After all, his warts-and-all production about the wayward cricketer is billed as "a new breed of Aussie music theatre that smokes, drinks, carries a few extra kilos and still brings home the Ashes."

Hit Warne musical pitches up new audience to Australian theatre A scene from the dress rehearsal performance of "Shane Warne, The Musical" at the Athenaeum

The musical has been a smash hit since it opened in Warne's hometown of Melbourne last month, drawing in a blokey audience of sports lovers who Perfect says would not normally be seen dead at a musical.

Chants of "Warney, Warney" regularly erupt in the normally sedate Athenaeum Theatre as the crowd watch musical numbers such as "What an SMS I'm In" documenting the ups and downs of the legendary spinner's career.
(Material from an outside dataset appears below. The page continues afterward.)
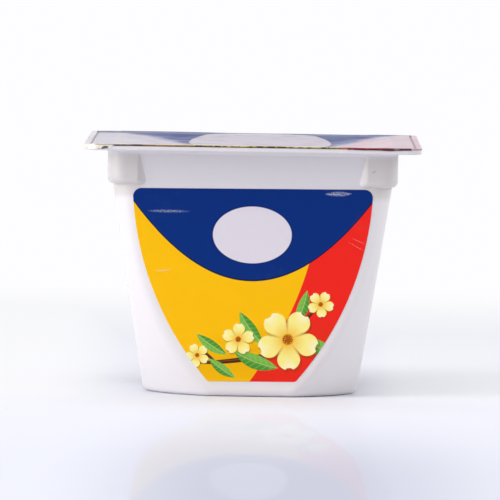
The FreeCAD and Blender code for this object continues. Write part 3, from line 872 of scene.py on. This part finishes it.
class DESSERTCUP_OT_make_lid(Operator):
    """Make the printed foil lid: a thin sheet with a seal crease, waves and a turned edge"""

    bl_idname = "dessert_cup.make_lid"
    bl_label = "Foil lid"
    bl_options = {"REGISTER", "UNDO"}

    def execute(self, context):
        sizes = context.scene.dessert_cup_lid
        bpy.ops.object.select_all(action="DESELECT")
        bpy.ops.mesh.primitive_grid_add(
            x_subdivisions=sizes.cells, y_subdivisions=sizes.cells, size=sizes.side,
            location=(0, 0, FOIL_TOP + 0.002 * MM))
        lid = context.object
        lid.name = "printed_lid"
        bpy.ops.object.transform_apply(location=True, rotation=True, scale=True)
        bpy.ops.object.mode_set(mode="EDIT")
        round_sheet_corners(sizes)
        cut_crease_lines(sizes)
        bpy.ops.object.mode_set(mode="OBJECT")
        add_modifier(
            lid, "lie on the cup", "SHRINKWRAP", target=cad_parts["lid_foil"],
            wrap_method="PROJECT", use_project_z=True, use_negative_direction=True,
            use_positive_direction=False, cull_face="OFF")
        ripple_sheet(lid, sizes)
        inner = sizes.side / 2 - sizes.seal_inset
        select_where(
            lid, lambda place: abs(max(abs(place.x), abs(place.y)) - inner) < 0.02 * MM)
        lower_selected(sizes.crease)
        select_where(lid, lambda place: True)
        lower_selected(sizes.clearance)
        raise_edges(lid, sizes)
        turn_edge_down(lid, sizes)
        add_modifier(lid, "foil", "SOLIDIFY", thickness=sizes.thickness, offset=-1.0)
        bpy.ops.object.shade_smooth_by_angle(angle=math.radians(40))
        lay_material(lid, finish_printed_foil(context.scene.dessert_cup_inks, sizes))
        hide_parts("lid_foil")
        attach(lid, "root")
        return {"FINISHED"}


class DESSERTCUP_OT_finish_tub(Operator):
    """Give the moulded tub its white plastic"""

    bl_idname = "dessert_cup.finish_tub"
    bl_label = "Tub plastic"
    bl_options = {"REGISTER", "UNDO"}

    def execute(self, context):
        lay_material(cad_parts["tub"], finish_tub_plastic(context.scene.dessert_cup_tub))
        return {"FINISHED"}


class DESSERTCUP_OT_finish_label(Operator):
    """Give the front label its print"""

    bl_idname = "dessert_cup.finish_label"
    bl_label = "Label print"
    bl_options = {"REGISTER", "UNDO"}

    def execute(self, context):
        inks = context.scene.dessert_cup_inks
        lay_material(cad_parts["front_label"], finish_printed_label(inks))
        return {"FINISHED"}


class DESSERTCUP_OT_build_effects(Operator):
    """Build the shared effects: pointed oval, blossom, print and handling marks"""

    bl_idname = "dessert_cup.build_effects"
    bl_label = "Shared effects"
    bl_options = {"REGISTER", "UNDO"}

    def execute(self, context):
        build_lens()
        build_blossom()
        build_print()
        build_handling_marks()
        return {"FINISHED"}


# ---------------------------------------------------------------- the stage


def seen_share(tree, mirrored=1.0):
    """1 for what the camera sees directly or through a piece, and this share for what it
    sees in a gloss."""
    paths = add_node(tree, "LightPath")
    glossy = Signal(tree, paths.outputs["Is Glossy Ray"]) * mirrored
    seen = Signal(tree, paths.outputs["Is Camera Ray"]).most(glossy)
    return seen.most(paths.outputs["Is Transmission Ray"])


def finish_sheet(stage):
    """Pale sheet: it takes the cup's shadow and a faint mirror image, and whitens with
    the distance from the cup."""
    material = bpy.data.materials.new("stage_sheet")
    tree, output = empty_tree(material, "OutputMaterial")
    x, y, _ = split(tree, add_node(tree, "TexCoord").outputs["Object"])
    # The sheet is painted darker in front of the cup, a painted shadow and reflection of the
    # cup, and its gloss leans towards the front there, which shortens the mirror image. Far
    # to the sides it has no gloss.
    ahead = abs(x - 0.010).ramp(0.055, 0.012, 0.25, 1.0) * y.ramp(-0.05, -0.25)
    darker = [part * share for part, share in zip(stage.sheet, (0.72, 0.73, 0.79))]
    matt = add_node(tree, "BsdfDiffuse", {
        "Color": blend_colour(tree, ahead, stage.sheet[:], darker)})
    lean = (y.ramp(-0.080, -0.196) - y.ramp(-0.21, -0.36) * 0.2) * stage.lean
    turned = add_node(tree, "CombineXYZ", {0: 0.0, 1: lean * -1.0, 2: 1.0})
    upright = add_node(tree, "VectorMath", {0: turned.outputs[0]}, operation="NORMALIZE")
    mirror = add_node(tree, "BsdfGlossy", {
        "Color": (0.72, 0.78, 1.0, 1.0), "Roughness": 0.03, "Normal": upright.outputs[0]})
    near = add_node(tree, "MixShader", {
        0: abs(x).ramp(0.14, 0.085) * stage.shine, 1: matt.outputs[0],
        2: mirror.outputs[0]})
    # It turns white behind the cup, all round at a distance, and partly at each side of the
    # foot, more so on the left; beside the foot this white is painted light that thins the
    # cup's shadow.
    white = add_node(tree, "Emission", {"Color": WHITE, "Strength": 1.0})
    reach = (x * x + y * y).math("SQRT")
    back = reach.ramp(0.06, 0.42) * y.ramp(-0.02, 0.12)
    far = reach.ramp(0.42, 0.80)
    left = x.ramp(-0.022, -0.052) * y.ramp(-0.075, -0.015) * 0.78
    right = x.ramp(0.022, 0.040) * y.ramp(-0.060, -0.010) * 0.40
    white_share = back.most(far).most(left + right)
    both = add_node(tree, "MixShader", {
        0: white_share * seen_share(tree), 1: near.outputs[0], 2: white.outputs[0]})
    plug(tree, both.outputs[0], output.inputs["Surface"])
    arrange(tree)
    return material


def light_room(scene):
    """A soft room, bright above and behind the cup and dimmer in front of it. The camera
    sees it white."""
    world = bpy.data.worlds.new("studio")
    scene.world = world
    tree, output = empty_tree(world, "OutputWorld")
    _, y, z = split(tree, add_node(tree, "TexCoord").outputs["Generated"])
    level = 0.205 + z.ramp(0.05, 0.9) * 0.235 + y.ramp(-0.5, 0.8) * 0.15
    soft = add_node(tree, "Background", {
        "Color": (0.975, 0.97, 1.0, 1.0), "Strength": level})
    mirrored = 0.30 + y.ramp(0.1, 0.7) * z.ramp(0.56, 0.26) * 0.70
    white = add_node(tree, "Background", {"Color": WHITE, "Strength": 1.0})
    both = add_node(tree, "MixShader", {
        0: seen_share(tree, mirrored), 1: soft.outputs[0], 2: white.outputs[0]})
    plug(tree, both.outputs[0], output.inputs["Surface"])
    arrange(tree)


# The lamps: name, place, width and height in metres, and power in watts.
LAMPS = (
    ("side_left", (-0.77, -0.40, 0.30), 0.5, 0.5, 5.4),
    ("side_right", (0.74, -0.06, 0.44), 0.5, 0.5, 2.6),
    ("glint", (0.60, -0.60, 0.34), 0.06, 0.5, 0.32),
    ("top", (0.0, 0.10, 0.95), 0.8, 0.6, 1.9),
    ("front_top", (-0.24, -0.50, 0.93), 0.6, 0.4, 3.3),
)
LAMP_AIM = (0, 0, 0.03)


def add_lamp(name, place, width, height, power):
    """Adds a soft rectangular lamp that shines at the cup's middle."""
    lamp = bpy.data.lights.new(name, "AREA")
    lamp.shape = "RECTANGLE"
    lamp.size = width
    lamp.size_y = height
    lamp.energy = power
    holder = bpy.data.objects.new(name, lamp)
    holder.visible_camera = False
    bpy.context.scene.collection.objects.link(holder)
    away = Vector(place) - Vector(LAMP_AIM)
    turned = away.to_track_quat("Z", "Y").to_matrix().to_4x4()
    holder.matrix_world = Matrix.Translation(place) @ turned


def add_camera(stage):
    """Adds the scene's camera at the viewing angle."""
    flat = math.cos(stage.elevation)
    back = Vector((math.sin(stage.turn) * flat, -math.cos(stage.turn) * flat,
                   math.sin(stage.elevation)))
    level = Vector((math.cos(stage.turn), math.sin(stage.turn), 0))
    above = back.cross(level)
    right = level * math.cos(stage.roll) + above * math.sin(stage.roll)
    up = above * math.cos(stage.roll) - level * math.sin(stage.roll)
    lens = bpy.data.cameras.new("camera")
    lens.lens = stage.lens
    lens.sensor_width = 36
    lens.clip_end = 60
    camera = bpy.data.objects.new("camera", lens)
    bpy.context.scene.collection.objects.link(camera)
    place = Vector(stage.aim) + back * stage.distance
    turned = Matrix((right, up, back)).transposed().to_4x4()
    camera.matrix_world = Matrix.Translation(place) @ turned
    bpy.context.scene.camera = camera


class DESSERTCUP_OT_make_stage(Operator):
    """Make the floor, the backdrop, the lamps and the camera"""

    bl_idname = "dessert_cup.make_stage"
    bl_label = "Stage"
    bl_options = {"REGISTER", "UNDO"}

    def execute(self, context):
        stage = context.scene.dessert_cup_stage
        bpy.ops.object.select_all(action="DESELECT")
        bpy.ops.mesh.primitive_plane_add(size=1.0, location=(0, 0, 0))
        sheet = context.object
        sheet.name = "stage_sheet"
        sheet.scale = (12, 12, 1)
        bpy.ops.object.transform_apply(location=True, rotation=True, scale=True)
        lay_material(sheet, finish_sheet(stage))

        context.scene.view_settings.view_transform = "Standard"
        light_room(context.scene)
        for lamp in LAMPS:
            add_lamp(*lamp)
        add_camera(stage)
        return {"FINISHED"}


class DESSERTCUP_PT_panel(Panel):
    """Lists the operators and the sizes and colours they use"""

    bl_idname = "DESSERTCUP_PT_panel"
    bl_label = "Dessert cup"
    bl_space_type = "VIEW_3D"
    bl_region_type = "UI"
    bl_category = "Dessert cup"

    def draw(self, context):
        layout = self.layout
        for operator in PIECE_ORDER:
            layout.operator(operator.bl_idname)
        for name, kind in SETTINGS.items():
            box = layout.box()
            box.label(text=kind.__doc__)
            for setting in kind.__annotations__:
                box.prop(getattr(context.scene, name), setting)


SETTINGS = {
    "dessert_cup_inks": PrintColours,
    "dessert_cup_tub": TubFinish,
    "dessert_cup_lid": LidSizes,
    "dessert_cup_stage": StageSizes,
}
PIECE_ORDER = (
    DESSERTCUP_OT_build_effects,
    DESSERTCUP_OT_finish_tub,
    DESSERTCUP_OT_finish_label,
    DESSERTCUP_OT_make_lid,
    DESSERTCUP_OT_make_stage,
)


def register():
    for kind in (*SETTINGS.values(), *PIECE_ORDER, DESSERTCUP_PT_panel):
        bpy.utils.register_class(kind)
    for name, kind in SETTINGS.items():
        setattr(bpy.types.Scene, name, PointerProperty(type=kind))


def unregister():
    for name in SETTINGS:
        delattr(bpy.types.Scene, name)
    for kind in (DESSERTCUP_PT_panel, *reversed(PIECE_ORDER), *reversed(SETTINGS.values())):
        bpy.utils.unregister_class(kind)


def main():
    register()
    bpy.ops.dessert_cup.build_effects()
    bpy.ops.dessert_cup.finish_tub()
    bpy.ops.dessert_cup.finish_label()
    bpy.ops.dessert_cup.make_lid()
    bpy.ops.dessert_cup.make_stage()
    bpy.context.view_layer.update()


if __name__ == "__main__":
    main()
"We're getting guys dragging their girlfriends to the theatre, which is the opposite of how it usually works," Perfect told AFP.

"You see young blokes making their way to their seats carrying armfuls of beers for their mates, just like they do at the cricket.

"It upset a few of the traditional musical theatre people but I think it's great. It's like Reformation theatre when people were buying oranges to throw at the actors -- why shouldn't they have fun?"

Perfect, who admits he is only a casual cricket fan, was previously best known for stand-up comedy and edgy cabaret with titles such as "Angry Eddie" and "Drink Pepsi, Bitch."

He initially encountered scepticism in the theatre world when he canvassed the idea of making a musical about Warne but persisted with the project, convinced the spinner's "operatic" life was naturally suited to the stage.

"He's someone who has fascinated the whole of Australia," Perfect said. "He really transcends sport, it's like he's come to typify the best and worst of Australia.

"Shane Warne represents a maverick in a game that's very mannered.

"That's part of his mythology, the simple everyday guy that didn't want to curb his eating habits or his drinking habits or his smoking to fit in with the game of cricket."

Perfect said writing the musical took three years because he was determined to do justice to the leg spinner while not shying away from the sex, betting, drugs and mobile phone scandals that plagued his stellar career.

"I could have knocked it out in three months and just had Shane Warne on stage in his underpants, with a mobile phone in one hand, an inflatable penis in the other and the Benny Hill musical playing in the background," he said.

"But I didn't want to do that. Warne's flawed, he's made mistakes and I wanted people to suspend their judgement of him and analyse how and why their opinions have been formed."

Warne himself initially lashed out at the unauthorised musical, fearful about how his ex-wife Simone and mother Brigitte would be portrayed.

But he gave it his stamp of approval after seeing it in December, admitting that he squirmed uncomfortably as some of his past controversies were re-enacted on the stage.

"There's an affection for Warne that people pick up on," said Perfect, explaining the difficulties of portraying a character so immensely popular with Australians.

"You can take the mickey out of someone if you do it with respect and a bit of love."

Perfect, who grew up in a Melbourne suburb not far from Warne's home, says he has a physical resemblance to the spinner that helps his depiction of the character.

With his hair dyed blond and teased into a recreation of Warne's spikey coiffure, Perfect does indeed look like a slimline version of the cricketer.

He says he has even been mistaken for Warne on the street, which appeals to his sense of the ridiculous.

"It's always construction workers who do it," he said.

Perfect says there has been interest from Britain in taking the production to London.

"It'd be interesting playing Warne sticking it to the Poms (English) in London," he said. "I don't think we'd have to change too much, they've taken to Warne over there almost as much as Australians have."

Perfect is also excited by suggestions the show could go to cricket-mad India, although he said nothing concrete had yet been arranged.